EXERCISE GOAL
Using the entries that follow, collect the lines where the word "scene" appears.

Modeling code records

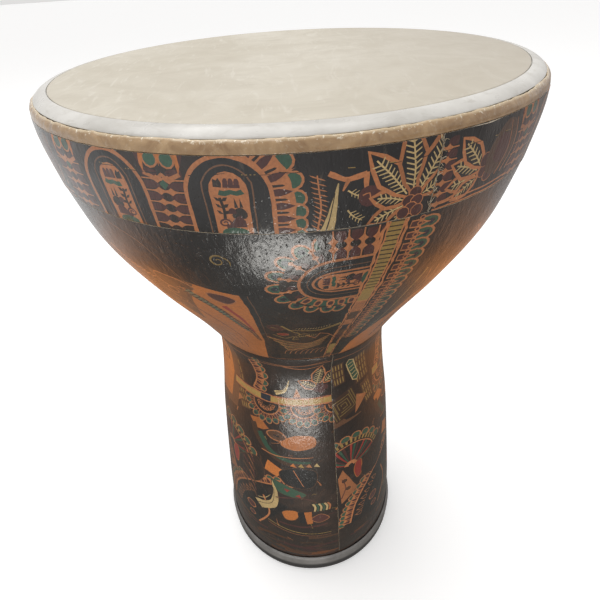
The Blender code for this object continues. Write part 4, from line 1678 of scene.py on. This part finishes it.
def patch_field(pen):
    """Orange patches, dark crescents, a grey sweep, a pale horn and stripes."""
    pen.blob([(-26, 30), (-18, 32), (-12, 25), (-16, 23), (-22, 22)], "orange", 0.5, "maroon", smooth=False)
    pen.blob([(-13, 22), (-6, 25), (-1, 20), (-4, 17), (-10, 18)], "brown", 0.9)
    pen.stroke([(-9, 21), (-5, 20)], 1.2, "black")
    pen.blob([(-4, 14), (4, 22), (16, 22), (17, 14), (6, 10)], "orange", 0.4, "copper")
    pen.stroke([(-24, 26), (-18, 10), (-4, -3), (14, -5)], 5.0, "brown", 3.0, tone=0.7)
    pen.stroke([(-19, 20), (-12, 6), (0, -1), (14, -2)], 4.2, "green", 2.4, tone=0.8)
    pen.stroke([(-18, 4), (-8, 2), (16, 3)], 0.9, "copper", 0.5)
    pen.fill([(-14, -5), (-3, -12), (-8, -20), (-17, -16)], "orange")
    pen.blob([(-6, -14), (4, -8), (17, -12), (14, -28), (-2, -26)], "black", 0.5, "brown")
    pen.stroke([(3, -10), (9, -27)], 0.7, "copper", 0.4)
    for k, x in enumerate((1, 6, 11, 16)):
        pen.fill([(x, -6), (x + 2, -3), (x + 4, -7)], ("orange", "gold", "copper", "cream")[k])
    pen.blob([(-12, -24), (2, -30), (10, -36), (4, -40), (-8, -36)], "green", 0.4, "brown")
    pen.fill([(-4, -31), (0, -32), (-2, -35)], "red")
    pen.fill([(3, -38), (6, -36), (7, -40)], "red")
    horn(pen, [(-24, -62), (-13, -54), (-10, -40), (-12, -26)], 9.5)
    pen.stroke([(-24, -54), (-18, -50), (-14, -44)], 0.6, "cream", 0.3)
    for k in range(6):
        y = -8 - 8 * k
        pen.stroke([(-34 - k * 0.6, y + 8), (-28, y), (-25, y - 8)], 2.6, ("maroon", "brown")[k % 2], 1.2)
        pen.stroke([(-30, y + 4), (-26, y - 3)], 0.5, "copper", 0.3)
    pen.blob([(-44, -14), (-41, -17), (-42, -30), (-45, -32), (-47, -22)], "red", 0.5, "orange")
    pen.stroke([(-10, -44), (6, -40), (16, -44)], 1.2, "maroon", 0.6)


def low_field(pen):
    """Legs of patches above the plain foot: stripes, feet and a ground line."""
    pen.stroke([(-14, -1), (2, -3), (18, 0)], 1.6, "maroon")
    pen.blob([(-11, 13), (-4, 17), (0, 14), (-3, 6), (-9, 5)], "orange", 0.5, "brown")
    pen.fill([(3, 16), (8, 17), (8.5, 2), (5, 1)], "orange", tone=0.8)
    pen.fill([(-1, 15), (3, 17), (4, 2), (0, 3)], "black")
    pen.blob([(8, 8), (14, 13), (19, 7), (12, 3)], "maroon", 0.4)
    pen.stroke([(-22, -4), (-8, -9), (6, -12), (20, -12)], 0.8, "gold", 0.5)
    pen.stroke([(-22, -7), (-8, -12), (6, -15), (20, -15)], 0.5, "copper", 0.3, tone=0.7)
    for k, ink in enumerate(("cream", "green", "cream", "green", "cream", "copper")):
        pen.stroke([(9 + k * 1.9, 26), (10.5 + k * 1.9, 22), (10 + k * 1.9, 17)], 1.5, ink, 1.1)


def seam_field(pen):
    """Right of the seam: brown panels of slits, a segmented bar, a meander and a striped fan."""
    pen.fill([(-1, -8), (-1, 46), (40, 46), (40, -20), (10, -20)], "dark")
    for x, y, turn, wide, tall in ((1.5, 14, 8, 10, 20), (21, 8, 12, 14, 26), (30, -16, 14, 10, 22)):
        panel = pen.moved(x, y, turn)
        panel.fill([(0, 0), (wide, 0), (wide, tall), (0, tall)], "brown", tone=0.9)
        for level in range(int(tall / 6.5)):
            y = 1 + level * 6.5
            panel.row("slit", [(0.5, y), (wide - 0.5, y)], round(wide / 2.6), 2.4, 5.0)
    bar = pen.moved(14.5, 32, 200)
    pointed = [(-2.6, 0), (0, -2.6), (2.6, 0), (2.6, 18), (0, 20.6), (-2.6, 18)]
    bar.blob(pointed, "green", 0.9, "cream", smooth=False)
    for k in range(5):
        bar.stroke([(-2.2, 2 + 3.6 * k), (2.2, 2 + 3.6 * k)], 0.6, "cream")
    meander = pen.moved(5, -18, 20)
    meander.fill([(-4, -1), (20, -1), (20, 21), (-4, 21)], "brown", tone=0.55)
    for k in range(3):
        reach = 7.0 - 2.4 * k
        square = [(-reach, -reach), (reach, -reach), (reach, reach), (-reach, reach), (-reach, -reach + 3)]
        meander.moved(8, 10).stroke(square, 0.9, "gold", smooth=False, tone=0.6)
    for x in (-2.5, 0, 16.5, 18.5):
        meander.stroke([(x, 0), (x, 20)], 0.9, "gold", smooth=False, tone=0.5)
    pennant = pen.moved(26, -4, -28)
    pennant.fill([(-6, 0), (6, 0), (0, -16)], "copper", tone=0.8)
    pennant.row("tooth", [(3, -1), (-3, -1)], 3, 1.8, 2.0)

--

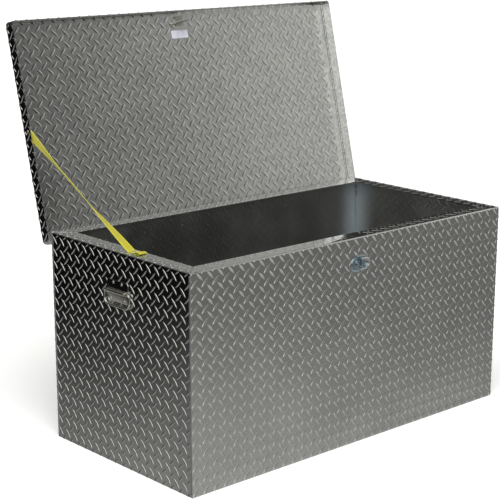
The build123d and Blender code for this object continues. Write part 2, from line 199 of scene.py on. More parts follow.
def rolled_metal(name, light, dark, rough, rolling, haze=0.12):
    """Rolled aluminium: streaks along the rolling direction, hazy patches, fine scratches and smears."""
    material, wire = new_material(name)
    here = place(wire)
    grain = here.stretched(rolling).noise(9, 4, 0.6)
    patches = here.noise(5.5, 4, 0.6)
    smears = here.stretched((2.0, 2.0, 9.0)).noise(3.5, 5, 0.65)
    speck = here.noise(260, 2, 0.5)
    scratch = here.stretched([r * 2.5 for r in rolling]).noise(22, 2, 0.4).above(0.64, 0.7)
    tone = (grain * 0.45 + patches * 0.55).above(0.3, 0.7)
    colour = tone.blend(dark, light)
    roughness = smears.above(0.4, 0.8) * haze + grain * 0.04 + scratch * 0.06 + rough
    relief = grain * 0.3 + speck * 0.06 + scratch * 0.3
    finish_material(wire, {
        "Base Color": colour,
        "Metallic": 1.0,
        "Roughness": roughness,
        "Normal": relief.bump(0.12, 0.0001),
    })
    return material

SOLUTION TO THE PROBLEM
The Blender code for this object continues. Write part 4, from line 1678 of scene.py on. This part finishes it.
The build123d and Blender code for this object continues. Write part 2, from line 199 of scene.py on. More parts follow.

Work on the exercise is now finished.